WRITTEN PROBLEM
Would you transcribe all of the data exactly, down to the last character?

COLLECTED MATERIAL
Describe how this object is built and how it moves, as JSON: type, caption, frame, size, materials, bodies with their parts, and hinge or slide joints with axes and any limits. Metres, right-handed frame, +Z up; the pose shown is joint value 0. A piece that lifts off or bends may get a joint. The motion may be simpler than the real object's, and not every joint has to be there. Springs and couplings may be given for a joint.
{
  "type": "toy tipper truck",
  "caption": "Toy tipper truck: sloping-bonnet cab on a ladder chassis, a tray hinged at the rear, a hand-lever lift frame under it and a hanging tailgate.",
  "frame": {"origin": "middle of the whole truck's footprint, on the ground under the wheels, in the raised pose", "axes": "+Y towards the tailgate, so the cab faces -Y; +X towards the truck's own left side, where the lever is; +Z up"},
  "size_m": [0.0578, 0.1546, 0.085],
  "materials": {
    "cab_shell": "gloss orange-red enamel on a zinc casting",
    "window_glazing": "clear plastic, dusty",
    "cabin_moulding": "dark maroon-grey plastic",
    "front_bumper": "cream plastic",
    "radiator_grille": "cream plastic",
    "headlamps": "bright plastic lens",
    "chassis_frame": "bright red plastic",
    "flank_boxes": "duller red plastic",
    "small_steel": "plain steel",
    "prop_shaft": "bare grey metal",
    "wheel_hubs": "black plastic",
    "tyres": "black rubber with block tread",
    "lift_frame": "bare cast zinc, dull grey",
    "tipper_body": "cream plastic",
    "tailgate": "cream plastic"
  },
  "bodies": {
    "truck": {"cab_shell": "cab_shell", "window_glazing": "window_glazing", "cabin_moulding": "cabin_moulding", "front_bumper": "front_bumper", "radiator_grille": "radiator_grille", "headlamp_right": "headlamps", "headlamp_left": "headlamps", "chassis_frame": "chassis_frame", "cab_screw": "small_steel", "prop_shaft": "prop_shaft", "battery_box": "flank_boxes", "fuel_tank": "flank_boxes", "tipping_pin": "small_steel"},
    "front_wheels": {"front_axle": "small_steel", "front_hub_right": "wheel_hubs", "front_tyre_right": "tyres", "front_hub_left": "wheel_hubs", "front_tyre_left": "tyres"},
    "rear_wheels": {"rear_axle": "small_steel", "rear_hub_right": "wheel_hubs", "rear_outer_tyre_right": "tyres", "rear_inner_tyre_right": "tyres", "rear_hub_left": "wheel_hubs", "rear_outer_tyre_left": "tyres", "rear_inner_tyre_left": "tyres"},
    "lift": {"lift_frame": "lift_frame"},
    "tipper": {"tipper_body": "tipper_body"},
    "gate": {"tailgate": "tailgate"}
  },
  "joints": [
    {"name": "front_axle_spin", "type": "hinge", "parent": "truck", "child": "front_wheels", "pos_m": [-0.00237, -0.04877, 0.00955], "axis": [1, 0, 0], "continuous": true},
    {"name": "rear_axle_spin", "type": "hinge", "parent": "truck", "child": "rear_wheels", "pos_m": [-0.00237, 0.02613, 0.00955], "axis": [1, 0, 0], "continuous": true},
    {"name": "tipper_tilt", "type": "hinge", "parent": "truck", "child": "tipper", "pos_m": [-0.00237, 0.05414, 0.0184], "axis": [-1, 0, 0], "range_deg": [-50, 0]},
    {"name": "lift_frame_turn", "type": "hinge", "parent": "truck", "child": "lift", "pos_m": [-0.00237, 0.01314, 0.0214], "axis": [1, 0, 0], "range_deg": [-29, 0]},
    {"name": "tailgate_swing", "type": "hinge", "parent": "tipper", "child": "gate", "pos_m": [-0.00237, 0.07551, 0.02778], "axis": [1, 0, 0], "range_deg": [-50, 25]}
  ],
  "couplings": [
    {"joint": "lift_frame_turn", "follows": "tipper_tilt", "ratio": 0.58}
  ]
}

FULL OUTPUT
Describe how this object is built and how it moves, as JSON: type, caption, frame, size, materials, bodies with their parts, and hinge or slide joints with axes and any limits. Metres, right-handed frame, +Z up; the pose shown is joint value 0. A piece that lifts off or bends may get a joint. The motion may be simpler than the real object's, and not every joint has to be there. Springs and couplings may be given for a joint.
{
  "type": "toy tipper truck",
  "caption": "Toy tipper truck: sloping-bonnet cab on a ladder chassis, a tray hinged at the rear, a hand-lever lift frame under it and a hanging tailgate.",
  "frame": {"origin": "middle of the whole truck's footprint, on the ground under the wheels, in the raised pose", "axes": "+Y towards the tailgate, so the cab faces -Y; +X towards the truck's own left side, where the lever is; +Z up"},
  "size_m": [0.0578, 0.1546, 0.085],
  "materials": {
    "cab_shell": "gloss orange-red enamel on a zinc casting",
    "window_glazing": "clear plastic, dusty",
    "cabin_moulding": "dark maroon-grey plastic",
    "front_bumper": "cream plastic",
    "radiator_grille": "cream plastic",
    "headlamps": "bright plastic lens",
    "chassis_frame": "bright red plastic",
    "flank_boxes": "duller red plastic",
    "small_steel": "plain steel",
    "prop_shaft": "bare grey metal",
    "wheel_hubs": "black plastic",
    "tyres": "black rubber with block tread",
    "lift_frame": "bare cast zinc, dull grey",
    "tipper_body": "cream plastic",
    "tailgate": "cream plastic"
  },
  "bodies": {
    "truck": {"cab_shell": "cab_shell", "window_glazing": "window_glazing", "cabin_moulding": "cabin_moulding", "front_bumper": "front_bumper", "radiator_grille": "radiator_grille", "headlamp_right": "headlamps", "headlamp_left": "headlamps", "chassis_frame": "chassis_frame", "cab_screw": "small_steel", "prop_shaft": "prop_shaft", "battery_box": "flank_boxes", "fuel_tank": "flank_boxes", "tipping_pin": "small_steel"},
    "front_wheels": {"front_axle": "small_steel", "front_hub_right": "wheel_hubs", "front_tyre_right": "tyres", "front_hub_left": "wheel_hubs", "front_tyre_left": "tyres"},
    "rear_wheels": {"rear_axle": "small_steel", "rear_hub_right": "wheel_hubs", "rear_outer_tyre_right": "tyres", "rear_inner_tyre_right": "tyres", "rear_hub_left": "wheel_hubs", "rear_outer_tyre_left": "tyres", "rear_inner_tyre_left": "tyres"},
    "lift": {"lift_frame": "lift_frame"},
    "tipper": {"tipper_body": "tipper_body"},
    "gate": {"tailgate": "tailgate"}
  },
  "joints": [
    {"name": "front_axle_spin", "type": "hinge", "parent": "truck", "child": "front_wheels", "pos_m": [-0.00237, -0.04877, 0.00955], "axis": [1, 0, 0], "continuous": true},
    {"name": "rear_axle_spin", "type": "hinge", "parent": "truck", "child": "rear_wheels", "pos_m": [-0.00237, 0.02613, 0.00955], "axis": [1, 0, 0], "continuous": true},
    {"name": "tipper_tilt", "type": "hinge", "parent": "truck", "child": "tipper", "pos_m": [-0.00237, 0.05414, 0.0184], "axis": [-1, 0, 0], "range_deg": [-50, 0]},
    {"name": "lift_frame_turn", "type": "hinge", "parent": "truck", "child": "lift", "pos_m": [-0.00237, 0.01314, 0.0214], "axis": [1, 0, 0], "range_deg": [-29, 0]},
    {"name": "tailgate_swing", "type": "hinge", "parent": "tipper", "child": "gate", "pos_m": [-0.00237, 0.07551, 0.02778], "axis": [1, 0, 0], "range_deg": [-50, 25]}
  ],
  "couplings": [
    {"joint": "lift_frame_turn", "follows": "tipper_tilt", "ratio": 0.58}
  ]
}